### Goal
Please repeat all of the lines that follow, exactly as written.

--- begin Recorded data ---

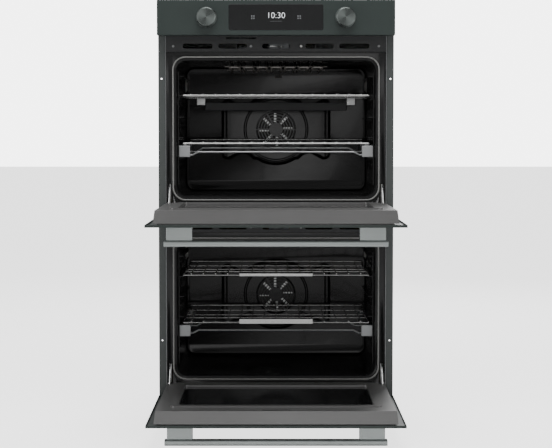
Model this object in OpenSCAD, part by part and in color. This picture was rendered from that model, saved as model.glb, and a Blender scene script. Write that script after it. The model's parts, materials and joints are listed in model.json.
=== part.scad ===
// Double built-in wall oven, doors shown open.
// X runs to the right seen from the front, Y to the rear, Z up.
// The origin is on the underside, centred in X, in the plane of the cabinet face.

/* [Overall] */
// Width over the front trims and the doors
oven_w = 762; // [700:1:920]
// Height from the underside to the top of the control panel
oven_h = 1350; // [1300:1:1640]
// Depth of the case behind the cabinet face
case_d = 590; // [560:1:720]
// How far the front trim overlaps the cabinet on each side
trim_over = 23; // [15:1:30]
// Thickness of the case and trim sheet
sheet_t = 2; // [1:0.5:3]

/* [Front stack] */
// Height of the control panel
panel_h = 112; // [105:1:140]
// Gap between the upper door and the control panel
panel_gap = 6.5; // [5:0.5:10]
// Gap between the two doors
door_gap = 19.5; // [19:0.5:30]
// Height of the base trim
base_trim_h = 60; // [40:1:65]
// Gap between the base trim and the lower door
bottom_gap = 21; // [20:0.5:30]
// Distance from the cabinet face to the front of the oven frame
frame_out = 3; // [2:0.5:5]
// Space between the oven frame and a closed door, filled by the gasket
seal_space = 6; // [5:0.5:9]
// Thickness of a door
door_t = 50; // [44:1:60]

/* [Cavity] */
// Thickness of the enamelled cavity wall
liner_t = 2; // [1.5:0.5:3]
// Thickness of the insulation around a cavity
insulation_t = 30; // [20:1:40]
// Air gap between the insulation and the case side
side_air = 4; // [2:1:15]
// Height of the cavity floor above the bottom edge of its door
floor_up = 55; // [45:1:70]
// Height of the door's top edge above the cavity ceiling
ceiling_down = 74.5; // [70:0.5:90]
// Depth kept behind the cavity for motors and wiring
rear_space = 83; // [75:1:110]
// Corner radius of the cavity
cavity_r = 30; // [15:1:50]

/* [Door] */
// Height of the hinge axis above the bottom edge of the door
hinge_up = 11; // [10:0.5:13]
// Distance of the hinge axis behind the outer face of the door
hinge_in = 27; // [25:0.5:30]
// Depth of the painted outer skin
skin_d = 8; // [6:0.5:12]
// Shadow gap between the outer skin and the inner pan
skin_gap = 4; // [3:0.5:6]
// Distance of the inner pan's foot from the side edge of the door
pan_inset = 24; // [20:1:30]
// How much the inner pan narrows towards the cavity on each side
pan_taper = 5; // [4:1:10]
// Width of the window opening in the inner pan
window_w = 580; // [420:1:600]
// Height of the window opening in the inner pan
window_h = 385; // [300:1:400]
// Height of the window's lower edge above the hinge axis
window_up = 75; // [60:1:85]
// Length of the handle bar
handle_w = 655; // [500:1:680]
// Thickness of the handle bar, front to back
handle_t = 18; // [14:1:22]
// Height of the handle bar on a closed door
handle_h = 28; // [20:1:34]
// Free depth behind the handle bar
handle_reach = 40; // [36:1:40]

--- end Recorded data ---

### Task response
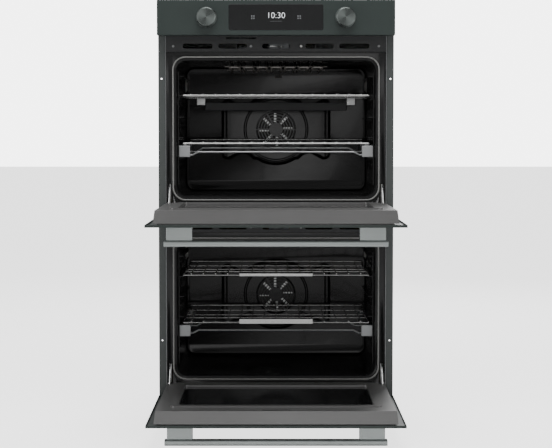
Model this object in OpenSCAD, part by part and in color. This picture was rendered from that model, saved as model.glb, and a Blender scene script. Write that script after it. The model's parts, materials and joints are listed in model.json.
=== part.scad ===
// Double built-in wall oven, doors shown open.
// X runs to the right seen from the front, Y to the rear, Z up.
// The origin is on the underside, centred in X, in the plane of the cabinet face.

/* [Overall] */
// Width over the front trims and the doors
oven_w = 762; // [700:1:920]
// Height from the underside to the top of the control panel
oven_h = 1350; // [1300:1:1640]
// Depth of the case behind the cabinet face
case_d = 590; // [560:1:720]
// How far the front trim overlaps the cabinet on each side
trim_over = 23; // [15:1:30]
// Thickness of the case and trim sheet
sheet_t = 2; // [1:0.5:3]

/* [Front stack] */
// Height of the control panel
panel_h = 112; // [105:1:140]
// Gap between the upper door and the control panel
panel_gap = 6.5; // [5:0.5:10]
// Gap between the two doors
door_gap = 19.5; // [19:0.5:30]
// Height of the base trim
base_trim_h = 60; // [40:1:65]
// Gap between the base trim and the lower door
bottom_gap = 21; // [20:0.5:30]
// Distance from the cabinet face to the front of the oven frame
frame_out = 3; // [2:0.5:5]
// Space between the oven frame and a closed door, filled by the gasket
seal_space = 6; // [5:0.5:9]
// Thickness of a door
door_t = 50; // [44:1:60]

/* [Cavity] */
// Thickness of the enamelled cavity wall
liner_t = 2; // [1.5:0.5:3]
// Thickness of the insulation around a cavity
insulation_t = 30; // [20:1:40]
// Air gap between the insulation and the case side
side_air = 4; // [2:1:15]
// Height of the cavity floor above the bottom edge of its door
floor_up = 55; // [45:1:70]
// Height of the door's top edge above the cavity ceiling
ceiling_down = 74.5; // [70:0.5:90]
// Depth kept behind the cavity for motors and wiring
rear_space = 83; // [75:1:110]
// Corner radius of the cavity
cavity_r = 30; // [15:1:50]

/* [Door] */
// Height of the hinge axis above the bottom edge of the door
hinge_up = 11; // [10:0.5:13]
// Distance of the hinge axis behind the outer face of the door
hinge_in = 27; // [25:0.5:30]
// Depth of the painted outer skin
skin_d = 8; // [6:0.5:12]
// Shadow gap between the outer skin and the inner pan
skin_gap = 4; // [3:0.5:6]
// Distance of the inner pan's foot from the side edge of the door
pan_inset = 24; // [20:1:30]
// How much the inner pan narrows towards the cavity on each side
pan_taper = 5; // [4:1:10]
// Width of the window opening in the inner pan
window_w = 580; // [420:1:600]
// Height of the window opening in the inner pan
window_h = 385; // [300:1:400]
// Height of the window's lower edge above the hinge axis
window_up = 75; // [60:1:85]
// Length of the handle bar
handle_w = 655; // [500:1:680]
// Thickness of the handle bar, front to back
handle_t = 18; // [14:1:22]
// Height of the handle bar on a closed door
handle_h = 28; // [20:1:34]
// Free depth behind the handle bar
handle_reach = 40; // [36:1:40]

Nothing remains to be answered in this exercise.